CAD and scene scripts
○ ○ ○ ○ ○

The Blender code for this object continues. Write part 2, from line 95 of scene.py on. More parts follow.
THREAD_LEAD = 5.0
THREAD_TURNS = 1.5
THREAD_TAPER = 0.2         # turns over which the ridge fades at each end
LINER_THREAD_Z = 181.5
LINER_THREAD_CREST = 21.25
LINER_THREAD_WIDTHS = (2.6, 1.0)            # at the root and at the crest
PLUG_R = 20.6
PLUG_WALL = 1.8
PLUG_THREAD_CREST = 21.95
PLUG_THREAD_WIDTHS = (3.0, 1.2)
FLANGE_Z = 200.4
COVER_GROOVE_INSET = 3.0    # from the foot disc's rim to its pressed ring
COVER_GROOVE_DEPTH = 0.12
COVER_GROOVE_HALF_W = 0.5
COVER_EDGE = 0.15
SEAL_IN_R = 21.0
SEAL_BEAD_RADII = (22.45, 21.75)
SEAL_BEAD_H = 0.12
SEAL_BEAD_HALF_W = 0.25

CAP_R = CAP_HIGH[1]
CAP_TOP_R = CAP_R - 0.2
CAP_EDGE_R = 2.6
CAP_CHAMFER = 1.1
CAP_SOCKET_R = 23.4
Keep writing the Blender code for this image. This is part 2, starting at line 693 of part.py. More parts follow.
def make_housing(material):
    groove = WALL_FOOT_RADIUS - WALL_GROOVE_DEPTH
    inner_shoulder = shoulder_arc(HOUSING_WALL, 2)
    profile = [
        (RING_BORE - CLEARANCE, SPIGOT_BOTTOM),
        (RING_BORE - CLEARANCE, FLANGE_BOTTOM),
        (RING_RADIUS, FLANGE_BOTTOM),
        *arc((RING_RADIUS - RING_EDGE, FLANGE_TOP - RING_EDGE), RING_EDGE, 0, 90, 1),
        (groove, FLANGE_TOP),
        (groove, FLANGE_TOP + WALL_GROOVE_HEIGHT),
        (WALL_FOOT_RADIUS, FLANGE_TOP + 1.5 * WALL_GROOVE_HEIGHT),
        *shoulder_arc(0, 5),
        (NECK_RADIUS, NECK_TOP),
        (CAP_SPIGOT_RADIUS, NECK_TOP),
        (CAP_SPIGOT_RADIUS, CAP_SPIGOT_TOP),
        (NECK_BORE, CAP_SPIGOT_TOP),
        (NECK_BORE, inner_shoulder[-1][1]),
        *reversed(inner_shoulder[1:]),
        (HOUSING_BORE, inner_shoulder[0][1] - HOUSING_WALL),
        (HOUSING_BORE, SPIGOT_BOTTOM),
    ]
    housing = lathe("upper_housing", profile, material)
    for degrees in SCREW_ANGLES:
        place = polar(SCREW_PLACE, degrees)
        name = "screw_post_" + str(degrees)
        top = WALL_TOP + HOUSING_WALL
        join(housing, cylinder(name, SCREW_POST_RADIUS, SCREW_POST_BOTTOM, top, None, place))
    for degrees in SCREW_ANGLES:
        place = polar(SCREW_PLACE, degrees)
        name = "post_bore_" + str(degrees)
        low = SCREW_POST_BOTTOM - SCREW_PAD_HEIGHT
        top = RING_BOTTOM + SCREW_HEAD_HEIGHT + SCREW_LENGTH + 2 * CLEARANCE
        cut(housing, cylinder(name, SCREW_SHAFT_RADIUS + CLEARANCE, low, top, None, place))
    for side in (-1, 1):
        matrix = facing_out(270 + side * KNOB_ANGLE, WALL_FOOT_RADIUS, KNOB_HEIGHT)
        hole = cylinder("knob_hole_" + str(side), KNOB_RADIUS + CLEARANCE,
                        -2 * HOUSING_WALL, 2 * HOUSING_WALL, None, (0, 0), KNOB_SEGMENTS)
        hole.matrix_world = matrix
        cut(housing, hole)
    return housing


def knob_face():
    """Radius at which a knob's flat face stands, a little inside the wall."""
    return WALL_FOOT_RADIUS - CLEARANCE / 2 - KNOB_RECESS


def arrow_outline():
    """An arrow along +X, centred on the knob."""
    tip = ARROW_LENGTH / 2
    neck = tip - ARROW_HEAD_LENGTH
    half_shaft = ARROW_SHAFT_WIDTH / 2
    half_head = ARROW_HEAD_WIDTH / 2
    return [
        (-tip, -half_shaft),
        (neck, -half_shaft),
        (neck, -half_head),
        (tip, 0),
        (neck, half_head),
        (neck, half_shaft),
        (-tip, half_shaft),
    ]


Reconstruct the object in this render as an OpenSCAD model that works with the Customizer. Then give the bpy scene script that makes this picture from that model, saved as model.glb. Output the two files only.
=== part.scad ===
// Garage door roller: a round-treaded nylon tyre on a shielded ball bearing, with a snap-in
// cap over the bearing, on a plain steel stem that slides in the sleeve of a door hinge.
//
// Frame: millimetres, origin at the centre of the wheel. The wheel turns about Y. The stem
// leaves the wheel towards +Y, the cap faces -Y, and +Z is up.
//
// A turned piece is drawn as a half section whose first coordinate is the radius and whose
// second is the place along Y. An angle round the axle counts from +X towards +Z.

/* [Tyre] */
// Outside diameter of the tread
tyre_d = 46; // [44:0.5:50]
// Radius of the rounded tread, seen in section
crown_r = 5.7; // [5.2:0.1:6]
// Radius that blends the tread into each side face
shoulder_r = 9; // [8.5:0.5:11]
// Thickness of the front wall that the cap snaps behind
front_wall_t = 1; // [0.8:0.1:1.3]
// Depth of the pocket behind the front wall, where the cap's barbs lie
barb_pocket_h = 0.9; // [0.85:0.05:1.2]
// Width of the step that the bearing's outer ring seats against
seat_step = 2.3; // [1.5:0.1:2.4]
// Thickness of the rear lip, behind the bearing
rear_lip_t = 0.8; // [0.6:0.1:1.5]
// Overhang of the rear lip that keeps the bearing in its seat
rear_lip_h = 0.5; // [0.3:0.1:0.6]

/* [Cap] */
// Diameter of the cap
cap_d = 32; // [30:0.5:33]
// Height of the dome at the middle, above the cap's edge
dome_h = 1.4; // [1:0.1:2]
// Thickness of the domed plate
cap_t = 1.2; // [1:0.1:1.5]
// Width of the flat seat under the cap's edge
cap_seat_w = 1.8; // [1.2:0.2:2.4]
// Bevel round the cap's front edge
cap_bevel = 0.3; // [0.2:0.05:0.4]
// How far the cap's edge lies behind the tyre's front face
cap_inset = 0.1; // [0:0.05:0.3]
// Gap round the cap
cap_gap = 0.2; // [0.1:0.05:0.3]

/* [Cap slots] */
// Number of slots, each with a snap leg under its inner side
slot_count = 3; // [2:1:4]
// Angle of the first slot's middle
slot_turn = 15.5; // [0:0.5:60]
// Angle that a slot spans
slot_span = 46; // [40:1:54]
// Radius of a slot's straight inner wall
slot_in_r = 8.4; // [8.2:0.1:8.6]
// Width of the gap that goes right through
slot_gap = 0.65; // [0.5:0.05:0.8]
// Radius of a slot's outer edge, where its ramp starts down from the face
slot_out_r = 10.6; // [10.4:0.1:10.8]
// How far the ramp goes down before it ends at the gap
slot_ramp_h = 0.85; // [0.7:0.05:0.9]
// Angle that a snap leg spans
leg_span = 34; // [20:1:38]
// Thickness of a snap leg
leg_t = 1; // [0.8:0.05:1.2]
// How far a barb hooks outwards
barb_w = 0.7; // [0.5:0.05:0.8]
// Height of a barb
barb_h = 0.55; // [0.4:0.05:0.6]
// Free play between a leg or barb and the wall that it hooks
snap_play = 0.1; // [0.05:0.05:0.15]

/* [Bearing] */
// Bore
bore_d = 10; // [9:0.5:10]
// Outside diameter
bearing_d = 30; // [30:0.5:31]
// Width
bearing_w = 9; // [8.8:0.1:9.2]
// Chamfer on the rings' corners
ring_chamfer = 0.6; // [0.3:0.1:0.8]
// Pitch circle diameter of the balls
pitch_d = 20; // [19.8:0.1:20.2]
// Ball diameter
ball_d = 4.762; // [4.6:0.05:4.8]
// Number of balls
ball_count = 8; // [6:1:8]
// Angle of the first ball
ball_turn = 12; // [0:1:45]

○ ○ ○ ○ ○

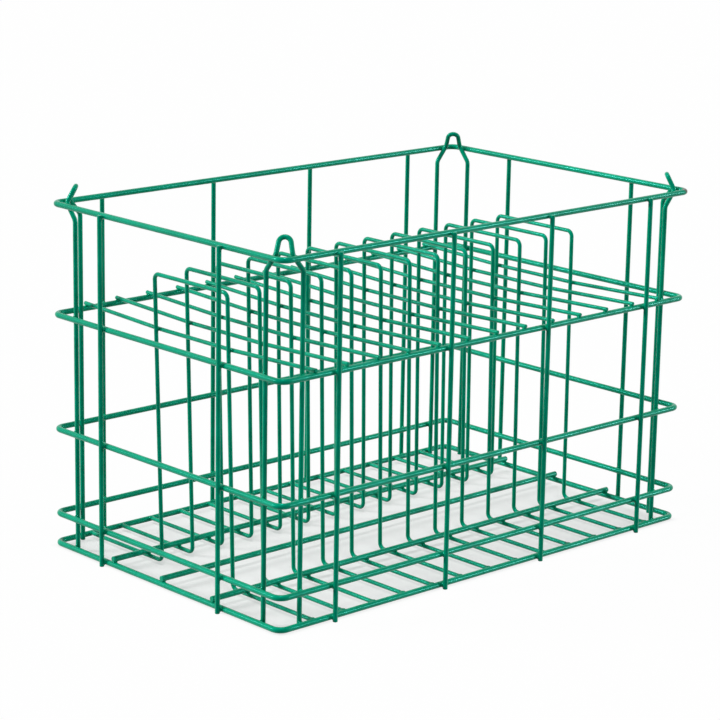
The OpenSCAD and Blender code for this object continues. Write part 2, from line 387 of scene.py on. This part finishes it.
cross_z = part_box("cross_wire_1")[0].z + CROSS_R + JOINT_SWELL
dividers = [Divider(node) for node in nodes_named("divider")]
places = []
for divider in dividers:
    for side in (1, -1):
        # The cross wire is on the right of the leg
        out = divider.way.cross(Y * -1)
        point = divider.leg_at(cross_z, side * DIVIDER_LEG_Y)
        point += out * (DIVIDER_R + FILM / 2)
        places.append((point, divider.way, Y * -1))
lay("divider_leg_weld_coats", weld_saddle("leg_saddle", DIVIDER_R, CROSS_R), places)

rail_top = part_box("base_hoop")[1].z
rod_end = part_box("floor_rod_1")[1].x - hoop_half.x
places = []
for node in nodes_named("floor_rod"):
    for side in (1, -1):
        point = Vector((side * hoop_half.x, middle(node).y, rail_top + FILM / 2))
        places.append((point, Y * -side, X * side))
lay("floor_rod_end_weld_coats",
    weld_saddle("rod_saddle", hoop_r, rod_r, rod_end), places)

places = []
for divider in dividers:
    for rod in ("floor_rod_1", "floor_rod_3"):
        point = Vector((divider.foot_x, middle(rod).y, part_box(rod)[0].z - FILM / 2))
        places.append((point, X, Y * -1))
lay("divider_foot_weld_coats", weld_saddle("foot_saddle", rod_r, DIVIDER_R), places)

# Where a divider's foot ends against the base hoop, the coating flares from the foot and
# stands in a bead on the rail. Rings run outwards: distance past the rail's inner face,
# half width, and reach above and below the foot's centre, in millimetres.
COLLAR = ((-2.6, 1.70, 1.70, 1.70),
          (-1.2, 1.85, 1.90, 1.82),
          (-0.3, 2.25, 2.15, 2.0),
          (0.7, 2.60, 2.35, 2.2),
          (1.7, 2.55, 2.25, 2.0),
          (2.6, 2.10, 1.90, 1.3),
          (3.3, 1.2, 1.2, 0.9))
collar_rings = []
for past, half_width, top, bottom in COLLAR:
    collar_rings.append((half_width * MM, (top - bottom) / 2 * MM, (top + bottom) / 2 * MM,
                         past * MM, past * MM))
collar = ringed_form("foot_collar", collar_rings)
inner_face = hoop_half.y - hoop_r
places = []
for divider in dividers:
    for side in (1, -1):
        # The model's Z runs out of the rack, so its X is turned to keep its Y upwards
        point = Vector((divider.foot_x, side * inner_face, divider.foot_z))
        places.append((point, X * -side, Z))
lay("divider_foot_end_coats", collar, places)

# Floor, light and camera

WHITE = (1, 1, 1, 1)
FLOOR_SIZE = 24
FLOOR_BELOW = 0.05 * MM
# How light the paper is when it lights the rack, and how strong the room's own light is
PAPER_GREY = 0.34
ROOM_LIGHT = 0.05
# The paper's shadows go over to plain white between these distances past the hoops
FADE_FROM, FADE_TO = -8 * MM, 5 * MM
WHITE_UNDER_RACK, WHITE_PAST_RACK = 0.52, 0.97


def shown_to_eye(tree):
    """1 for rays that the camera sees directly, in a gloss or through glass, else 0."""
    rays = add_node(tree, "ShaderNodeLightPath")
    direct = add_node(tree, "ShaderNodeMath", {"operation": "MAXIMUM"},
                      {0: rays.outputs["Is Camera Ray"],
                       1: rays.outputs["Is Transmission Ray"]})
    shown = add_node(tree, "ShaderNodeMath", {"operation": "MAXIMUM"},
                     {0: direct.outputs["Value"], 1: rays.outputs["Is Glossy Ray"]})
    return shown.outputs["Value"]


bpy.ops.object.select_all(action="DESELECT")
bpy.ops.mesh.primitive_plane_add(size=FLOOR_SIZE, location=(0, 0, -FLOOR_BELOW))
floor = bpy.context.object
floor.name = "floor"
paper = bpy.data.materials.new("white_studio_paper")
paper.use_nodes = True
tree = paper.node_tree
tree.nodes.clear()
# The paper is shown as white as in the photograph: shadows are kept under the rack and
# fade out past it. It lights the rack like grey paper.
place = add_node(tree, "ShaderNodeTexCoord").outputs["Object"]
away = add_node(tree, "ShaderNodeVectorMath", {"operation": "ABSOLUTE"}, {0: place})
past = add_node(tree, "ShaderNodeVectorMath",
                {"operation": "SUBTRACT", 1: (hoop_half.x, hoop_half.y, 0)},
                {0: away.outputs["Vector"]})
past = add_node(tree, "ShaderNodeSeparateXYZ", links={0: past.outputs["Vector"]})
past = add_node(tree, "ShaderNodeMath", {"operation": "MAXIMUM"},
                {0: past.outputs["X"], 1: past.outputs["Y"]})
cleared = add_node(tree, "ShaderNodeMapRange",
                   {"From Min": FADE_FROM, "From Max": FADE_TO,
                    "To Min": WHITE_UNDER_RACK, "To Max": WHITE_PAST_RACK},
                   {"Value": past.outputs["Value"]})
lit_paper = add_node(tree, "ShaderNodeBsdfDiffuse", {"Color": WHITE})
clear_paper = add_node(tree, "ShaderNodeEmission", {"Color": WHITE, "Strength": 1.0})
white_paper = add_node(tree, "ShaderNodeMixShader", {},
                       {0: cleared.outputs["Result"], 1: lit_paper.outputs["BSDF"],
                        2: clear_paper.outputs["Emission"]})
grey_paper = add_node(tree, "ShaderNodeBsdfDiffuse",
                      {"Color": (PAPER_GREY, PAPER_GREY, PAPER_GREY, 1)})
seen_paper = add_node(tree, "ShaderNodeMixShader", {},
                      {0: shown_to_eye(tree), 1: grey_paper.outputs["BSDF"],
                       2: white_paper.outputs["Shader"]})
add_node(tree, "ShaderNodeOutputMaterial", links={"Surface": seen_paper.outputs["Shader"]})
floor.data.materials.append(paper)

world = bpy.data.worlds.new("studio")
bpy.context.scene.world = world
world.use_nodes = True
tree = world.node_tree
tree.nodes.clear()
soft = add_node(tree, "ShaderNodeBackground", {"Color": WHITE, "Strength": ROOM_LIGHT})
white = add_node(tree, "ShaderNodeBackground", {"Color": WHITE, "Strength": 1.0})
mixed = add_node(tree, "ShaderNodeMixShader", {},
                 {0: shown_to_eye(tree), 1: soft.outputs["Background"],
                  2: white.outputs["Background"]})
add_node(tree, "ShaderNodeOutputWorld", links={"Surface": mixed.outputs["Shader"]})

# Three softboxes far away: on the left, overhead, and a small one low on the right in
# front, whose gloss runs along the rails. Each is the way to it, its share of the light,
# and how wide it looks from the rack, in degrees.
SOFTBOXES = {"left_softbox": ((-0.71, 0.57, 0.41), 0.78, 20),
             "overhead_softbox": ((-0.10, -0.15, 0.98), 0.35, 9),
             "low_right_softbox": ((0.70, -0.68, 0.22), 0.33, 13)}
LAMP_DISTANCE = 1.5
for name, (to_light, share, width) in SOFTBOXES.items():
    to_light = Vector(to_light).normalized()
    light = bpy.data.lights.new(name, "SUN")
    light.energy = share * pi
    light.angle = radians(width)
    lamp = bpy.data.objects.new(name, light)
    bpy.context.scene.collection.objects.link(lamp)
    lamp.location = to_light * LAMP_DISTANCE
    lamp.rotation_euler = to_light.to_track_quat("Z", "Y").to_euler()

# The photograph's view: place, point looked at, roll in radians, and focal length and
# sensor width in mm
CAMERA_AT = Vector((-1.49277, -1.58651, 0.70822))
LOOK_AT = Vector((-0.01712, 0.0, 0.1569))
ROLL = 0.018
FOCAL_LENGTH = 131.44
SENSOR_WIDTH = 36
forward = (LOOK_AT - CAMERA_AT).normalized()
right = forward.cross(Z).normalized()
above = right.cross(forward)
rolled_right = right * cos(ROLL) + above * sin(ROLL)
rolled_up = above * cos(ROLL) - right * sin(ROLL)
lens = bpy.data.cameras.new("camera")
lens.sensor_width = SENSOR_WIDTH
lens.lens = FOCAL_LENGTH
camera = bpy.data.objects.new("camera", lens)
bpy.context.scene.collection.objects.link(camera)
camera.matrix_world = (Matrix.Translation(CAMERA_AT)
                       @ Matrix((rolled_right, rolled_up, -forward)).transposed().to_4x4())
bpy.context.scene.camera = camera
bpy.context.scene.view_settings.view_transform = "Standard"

○ ○ ○ ○ ○

*Exercise prompt:* Show all lines from the records above where the word "with" occurs.

*Solution for this problem:*
Reconstruct the object in this render as an OpenSCAD model that works with the Customizer. Then give the bpy scene script that makes this picture from that model, saved as model.glb. Output the two files only.
// Garage door roller: a round-treaded nylon tyre on a shielded ball bearing, with a snap-in
// Number of slots, each with a snap leg under its inner side